§ **WHAT THIS TASK INVOLVES**
Would you pull out every line of the material that contains the string "finishes"?

§ **PROVIDED MATERIAL**

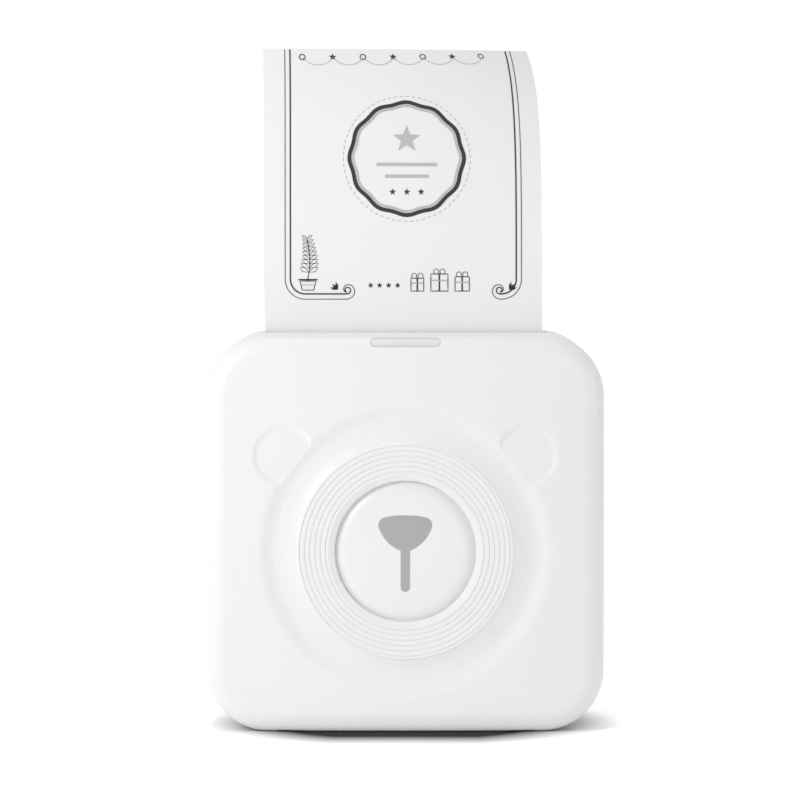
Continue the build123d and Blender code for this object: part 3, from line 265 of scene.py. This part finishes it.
finishes = {
    "case": mouldedPlastic("WhiteCase", (0.862, 0.86, 0.866), 0.36),
    "cap": mouldedPlastic("WhiteCap", (0.87, 0.868, 0.874), 0.3, grain=3200, strength=0.05),
    "mark": mouldedPlastic("GreyMark", (0.41, 0.41, 0.42), 0.42, grain=3000),
    "window": mouldedPlastic("GreyWindow", (0.73, 0.73, 0.74), 0.28, strength=0.04, coat=0.2),
    "frame": mouldedPlastic("GreyFrame", (0.55, 0.55, 0.56), 0.5, grain=1800, strength=0.2),
    "lining": mouldedPlastic("PaleLining", (0.72, 0.72, 0.73), 0.46, grain=1800, strength=0.2),
    "black": mouldedPlastic("BlackPlastic", (0.03, 0.03, 0.033), 0.45, 1900, 0.25),
    "socket": mouldedPlastic("CreamSocket", (0.7, 0.66, 0.52), 0.5),
    "steel": brushedMetal("Steel", (0.62, 0.62, 0.63), 0.3, (0.06, 1, 1)),
    "bladeSteel": brushedMetal("BladeSteel", (0.66, 0.66, 0.67), 0.26, (1, 1, 0.05)),
    "screwSteel": brushedMetal("ScrewSteel", (0.55, 0.55, 0.56), 0.34, (1, 0.2, 1), 1200),
    "motorSteel": brushedMetal("MotorSteel", (0.68, 0.67, 0.64), 0.36, (0.1, 1, 1), 400),
    "shellSteel": brushedMetal("SocketShell", (0.7, 0.7, 0.71), 0.28, (0.1, 1, 1)),
    "aluminium": brushedMetal("HeadAluminium", (0.76, 0.76, 0.78), 0.4, (0.05, 1, 1), 600),
    "ceramic": mouldedPlastic("GlazedCeramic", (0.55, 0.47, 0.38), 0.12, 700, 0.03, coat=0.6),
    "rubber": rubberMaterial("RollerRubber", (0.02, 0.02, 0.022)),
    "gear": gearMaterial("NaturalGear", (0.84, 0.81, 0.72)),
    "board": boardMaterial("GreenBoard", (0.012, 0.11, 0.04), (0.03, 0.19, 0.07)),
    "foil": foilMaterial("CellFoil", (0.5, 0.52, 0.54)),
    "tape": clothTape("FoamTape", (0.75, 0.75, 0.72)),
    "redLead": mouldedPlastic("RedLead", (0.5, 0.03, 0.02), 0.4),
    "yellowLead": mouldedPlastic("YellowLead", (0.7, 0.5, 0.06), 0.4),
    "ribbon": ribbonMaterial("AmberRibbon", (0.5, 0.22, 0.03), (0.62, 0.36, 0.1)),
    "card": paperMaterial("CardCore", (0.48, 0.36, 0.22), 0.75),
    "paper": paperMaterial("ThermalPaper", (0.868, 0.866, 0.88), 0.5),
    "rollPaper": paperMaterial("RollPaper", (0.86, 0.858, 0.868), 0.55),
    "ink": mouldedPlastic("PrintedInk", (0.025, 0.025, 0.028), 0.75, strength=0.02),
    "paleInk": mouldedPlastic("PaleInk", (0.5, 0.5, 0.5), 0.6, strength=0.02),
}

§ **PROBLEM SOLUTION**
Continue the build123d and Blender code for this object: part 3, from line 265 of scene.py. This part finishes it.
finishes = {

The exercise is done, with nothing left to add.